Выбрать главу

Что же делать дальше? Куда это ведет? Говорю вам, возможны лишь два выхода. Можно броситься вниз и стать никем. Можно спуститься вниз и стать кем-то. Воплотиться; начать сначала. Если человек не родится снова…

Финеас выбрал второй путь и понял, что прав. Он обрел то, чего много лет не видел, маленькие радости бедных: леденцы, лимонад, любовь к девушке, которая живет за углом, застенчивость, молодость. Только этого не знал человек, перевернувший вверх дном все семь небес. Он поставил последний опыт; и, смею предположить, опыт удался.

— Да, — твердо и радостно подтвердил Финеас Солт. — В высшей степени.

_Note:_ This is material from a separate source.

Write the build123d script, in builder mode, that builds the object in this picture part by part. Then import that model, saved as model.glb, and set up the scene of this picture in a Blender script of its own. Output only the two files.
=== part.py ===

Мистер Гантер, юрист, встал и сказал в отчаянии:

— Хоть я и знаю все, я ничего не понимаю. Наверное, вы правы, но как вы догадались?

— Мне помогли леденцы в витрине, — ответил Гейл. — Я не мог на них наглядеться, они такие красивые. Дети правы, леденцы лучше драгоценного камня. Как хорошо есть изумруды и аметисты! Я глядел на леденцы и знал, что они о чем-то говорят. Они сверкали, как рубин, тут, в лавке. Снаружи, с улицы, они темные, тусклые. Чтобы привлечь покупателя, можно выставить много других сластей — скажем, позолоченные пряники. И тут я вспомнил о человеке, который рвался в собор, чтобы посмотреть изнутри, как свет проходит через витраж; и все понял. Витрину украшал не лавочник. Он думал не о тех, кто глядит с улицы, а о самом себе. Отсюда, из лавки, он видел рубиновый свет. А мысль о соборе напомнила мне и о другом. Поэт говорил там о двойной жизни святого Фомы Кентерберийского, который познал земную славу и отрешился от нее. Святой Финеас Кройдонский тоже избрал двойную жизнь.

— Так… — тяжело переведя дух, вымолвил мистер Гантер. — Со всем почтением предположу, что он свихнулся.

— Нет, — сказал Гейл. — Многие мои друзья свихнулись, и я их понимаю. Но это — история о человеке, который вправил вывих.

ПРЕСТУПЛЕНИЕ ГАБРИЕЛА ГЕЙЛА

Доктор Баттерворт, знаменитый лондонский врач, сидел без пиджака, отдыхая после тенниса, потому что играл в жару на залитой солнцем лужайке. Плотный, приветливый с виду, он повсюду вносил дух бодрости и здоровья, что внушало доверие пациентам, но не слишком занимало его самого, ибо он был не из тех, кто ставит заботу о собственном здоровье превыше всего. Он играл в мяч, когда хотел, и бросал игру, когда хотел, — например, сейчас он бросил ее и ушел в тень покурить. Игра развлекала его, как хорошая шутка. Для многих это значило, что он никогда не станет теннисистом, для него же — что он никогда не перестанет играть. Шутки он очень любил и замечал их там, где другой не заметит; так и теперь он заметил смешное, как шутка, сочетание красок. В темной рамке дверей, как в рамке сцены, сверкала золотом дорожка, по бокам ее рдели и пылали веселые тюльпаны, и четкостью своей, и яркостью подобные орнаменту персидской миниатюры, а посередине шел совершенно черный человек. И шляпа его, и костюм, и зонтик были черными, словно сам Черный Тюльпан ожил и двинулся в путь. Однако минуты через две все стало на свои места: доктор узнал лицо под черными полями и, присмотревшись, понял, что шуткой тут и не пахнет.

— Здравствуйте, Гарт, — приветливо сказал он. — Что это с вами? Вы как на похороны собрались!

— Я и собрался, — отвечал доктор Гарт, кладя на стул черную шляпу. Он был невелик ростом, рыжеволос, а умное его лицо осунулось и поблекло.

— Простите, — быстро сказал Баттерворт, — я не подумал…

— Это похороны особые, — мрачно пояснил Гарт. — В таких случаях мы, врачи, делаем все, чтобы закопать пациента живым.

— Что вы такое говорите? — ужаснулся его коллега.

— А чтобы закопать его живым, — с жутким спокойствием продолжал Гарт, — нужны два врача.

Баттерворт беззвучно присвистнул, глядя на сверкающую дорожку.

— Ах вон оно что! — проговорил он и отрывисто прибавил: — Да, дело неприятное. Но вам как будто особенно тяжко. Что, близкий друг?

— Лучший мой друг, кроме вас, — отвечал Гарт. — Лучший из нынешних молодых. Я давно этого боялся, но не думал, что это проявится в такой острой форме.